** START **
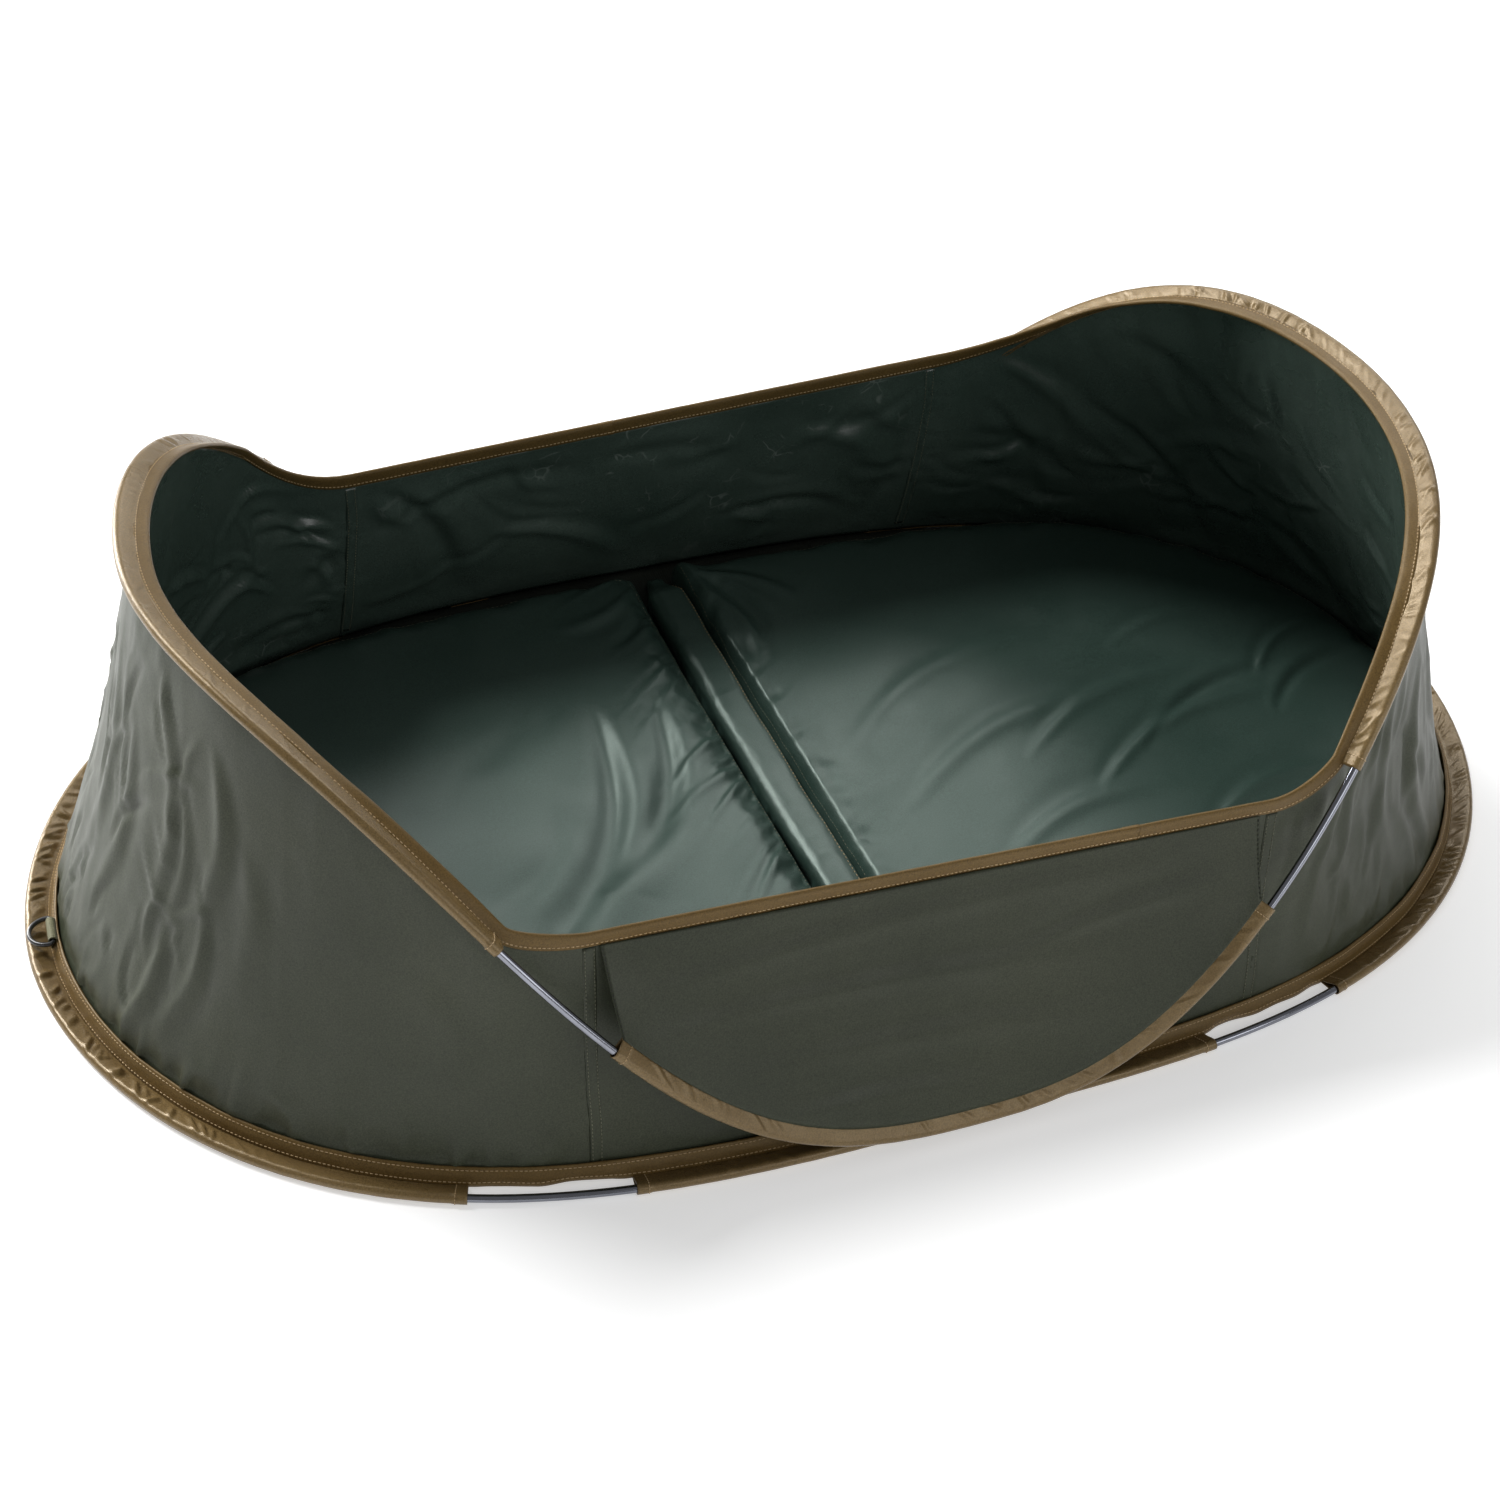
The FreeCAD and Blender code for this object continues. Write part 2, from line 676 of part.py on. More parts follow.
def make_d_ring():
    """A bent-wire D-ring: a straight bar, two tight corners and a half-round bow."""
    corner = size("ring_corner_radius")
    bar = size("ring_inner_width") / 2 + size("ring_wire") / 2 - corner
    bow = bar + corner
    lean = math.sqrt(0.5)

    def at(across, out):
        return Vector(-out, across, 0)

    path = Part.Wire([
        Part.LineSegment(at(-bar, 0), at(bar, 0)).toShape(),
        Part.Arc(at(bar, 0), at(bar + corner * lean, corner * (1 - lean)),
                 at(bow, corner)).toShape(),
        Part.Arc(at(bow, corner), at(0, corner + bow), at(-bow, corner)).toShape(),
        Part.Arc(at(-bow, corner), at(-bar - corner * lean, corner * (1 - lean)),
                 at(-bar, 0)).toShape(),
    ])
    disc = Part.Face(Part.Wire(
        Part.makeCircle(size("ring_wire") / 2, at(-bar, 0), Vector(0, 1, 0))))
    ring = add_shape("d_ring", path.makePipe(disc))
    centre, facing = ring_place()
    droop = FreeCAD.Rotation(Vector(0, 1, 0), -size("ring_droop"))
    ring.Placement = FreeCAD.Placement(centre, facing.multiply(droop))


def make_tab():
    """The folded webbing that holds the D-ring's bar and is sewn down to the hem tape."""
    body = new_body("d_ring_tab")
    sketch = new_sketch(body, "tab_profile", "XZ_Plane")
    inner = size("ring_wire") / 2 + 0.3
    outer = inner + size("webbing_thickness")
    leg = size("webbing_thickness")
    drop = math.sqrt(outer ** 2 - leg ** 2)
    foot = size("ring_bar_z") - HEM_TOP
    sketch.addGeometry(Part.Arc(Vector(-leg, -drop, 0), Vector(0, outer, 0),
                                Vector(leg, -drop, 0)))
    sketch.addGeometry(Part.LineSegment(Vector(leg, -drop, 0), Vector(leg, -foot, 0)))
    sketch.addGeometry(Part.LineSegment(Vector(leg, -foot, 0), Vector(-leg, -foot, 0)))
    sketch.addGeometry(Part.LineSegment(Vector(-leg, -foot, 0), Vector(-leg, -drop, 0)))
    sketch.addGeometry(Part.Circle(Vector(0, 0, 0), UP, inner))
    pad(body, sketch, "tab_pad", "dimensions.tab_width", both_ways=True)
    centre, facing = ring_place()
    body.Placement = FreeCAD.Placement(centre, facing)


make_hoops()
make_sleeves()
for end in ("left", "right"):
    make_end_wall(end)
    make_binding(end)
    make_pad(end)
for name, side in (("front", -1), ("back", 1)):
    make_side_wall(name, side)
    make_flap(name, side)
make_hem_tape()
make_floor()
make_fold_roll()
make_tab()
make_d_ring()
trim_to("back_flap", "rim_binding_right")
trim_to("front_side_wall", "rim_binding_left")
trim_to("left_arch_sleeve", "rim_binding_left")
doc.recompute()

# ---------------------------------------------------------------- checks and export
HELPERS = ("_outside", "_bore")
SUB_PART_TYPES = ("PartDesign::Body", "Part::Feature", "Part::Cut")
sub_parts = [o for o in doc.Objects
             if o.TypeId in SUB_PART_TYPES and not o.Name.endswith(HELPERS)]
for item in doc.Objects:
    if "Invalid" in item.State or "Error" in item.State:
        raise RuntimeError("%s failed: %s" % (item.Name, item.State))
for item in sub_parts:
    if item.Shape.isNull() or not item.Shape.isValid() or item.Shape.Volume <= 0:
        raise RuntimeError("%s has no valid solid" % item.Label)

os.makedirs("parts", exist_ok=True)
for item in sub_parts:
    item.Shape.exportStep("parts/%s.step" % item.Label)
    box = item.Shape.BoundBox
    print("%-20s solids %d  volume %9.0f  x %7.1f..%6.1f  y %7.1f..%6.1f  z %6.1f..%6.1f" % (
        item.Label, len(item.Shape.Solids), item.Shape.Volume,
        box.XMin, box.XMax, box.YMin, box.YMax, box.ZMin, box.ZMax))
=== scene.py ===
import json
import math
import bpy
import numpy as np
from mathutils import Matrix, Vector
from mathutils.bvhtree import BVHTree


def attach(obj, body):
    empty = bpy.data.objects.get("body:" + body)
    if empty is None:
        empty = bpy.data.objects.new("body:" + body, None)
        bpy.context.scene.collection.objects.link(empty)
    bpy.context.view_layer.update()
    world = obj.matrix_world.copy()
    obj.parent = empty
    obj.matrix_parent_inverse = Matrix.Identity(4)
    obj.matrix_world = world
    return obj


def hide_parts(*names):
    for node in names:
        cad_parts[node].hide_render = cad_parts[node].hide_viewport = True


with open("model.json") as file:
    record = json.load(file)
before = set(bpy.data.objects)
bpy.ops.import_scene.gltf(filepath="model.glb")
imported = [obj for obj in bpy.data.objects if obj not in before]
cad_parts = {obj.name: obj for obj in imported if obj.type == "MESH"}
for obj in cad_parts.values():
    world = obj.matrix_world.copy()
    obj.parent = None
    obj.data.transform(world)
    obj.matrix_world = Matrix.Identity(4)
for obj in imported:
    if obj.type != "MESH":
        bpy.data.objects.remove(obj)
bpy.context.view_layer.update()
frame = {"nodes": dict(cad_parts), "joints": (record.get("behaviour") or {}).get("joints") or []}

# A pop-up padded cradle: coated nylon walls on two sprung steel hoops, round a padded floor.
# Metres, in the CAD frame: +X along the cradle, +Y towards the back long side, +Z up.

# ---------------------------------------------------------------- sizes
MM = 0.001
UP = np.array([0.0, 0.0, 1.0])
END_SIGN = {"left": -1, "right": 1}
SIDE_SIGN = {"front": -1, "back": 1}

HEM_REACH = 600 * MM
HEM_HALF_WIDTH = 357 * MM
HEM_POWERS = (3.2, 1.87)
RIM_REACH = {"left": 504 * MM, "right": 480 * MM}
RIM_TOP = {"left": 338 * MM, "right": 322 * MM}
RIM_RISE_POWER = {"left": 1.42, "right": 1.28}
RIM_HALF_WIDTH = 365 * MM
RIM_LOW = 13.2 * MM
RIM_POWERS = (2.54, 1.85)
FLANGE_SLOPE = math.radians(-12)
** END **
[Exercise]
Begin at the line containing "checks and export", end at the line containing "obj.parent = None", and reproduce every line in that range exactly, both ends included.

[Answer for the task]
# ---------------------------------------------------------------- checks and export
HELPERS = ("_outside", "_bore")
SUB_PART_TYPES = ("PartDesign::Body", "Part::Feature", "Part::Cut")
sub_parts = [o for o in doc.Objects
             if o.TypeId in SUB_PART_TYPES and not o.Name.endswith(HELPERS)]
for item in doc.Objects:
    if "Invalid" in item.State or "Error" in item.State:
        raise RuntimeError("%s failed: %s" % (item.Name, item.State))
for item in sub_parts:
    if item.Shape.isNull() or not item.Shape.isValid() or item.Shape.Volume <= 0:
        raise RuntimeError("%s has no valid solid" % item.Label)

os.makedirs("parts", exist_ok=True)
for item in sub_parts:
    item.Shape.exportStep("parts/%s.step" % item.Label)
    box = item.Shape.BoundBox
    print("%-20s solids %d  volume %9.0f  x %7.1f..%6.1f  y %7.1f..%6.1f  z %6.1f..%6.1f" % (
        item.Label, len(item.Shape.Solids), item.Shape.Volume,
        box.XMin, box.XMax, box.YMin, box.YMax, box.ZMin, box.ZMax))
=== scene.py ===
import json
import math
import bpy
import numpy as np
from mathutils import Matrix, Vector
from mathutils.bvhtree import BVHTree


def attach(obj, body):
    empty = bpy.data.objects.get("body:" + body)
    if empty is None:
        empty = bpy.data.objects.new("body:" + body, None)
        bpy.context.scene.collection.objects.link(empty)
    bpy.context.view_layer.update()
    world = obj.matrix_world.copy()
    obj.parent = empty
    obj.matrix_parent_inverse = Matrix.Identity(4)
    obj.matrix_world = world
    return obj


def hide_parts(*names):
    for node in names:
        cad_parts[node].hide_render = cad_parts[node].hide_viewport = True


with open("model.json") as file:
    record = json.load(file)
before = set(bpy.data.objects)
bpy.ops.import_scene.gltf(filepath="model.glb")
imported = [obj for obj in bpy.data.objects if obj not in before]
cad_parts = {obj.name: obj for obj in imported if obj.type == "MESH"}
for obj in cad_parts.values():
    world = obj.matrix_world.copy()
    obj.parent = None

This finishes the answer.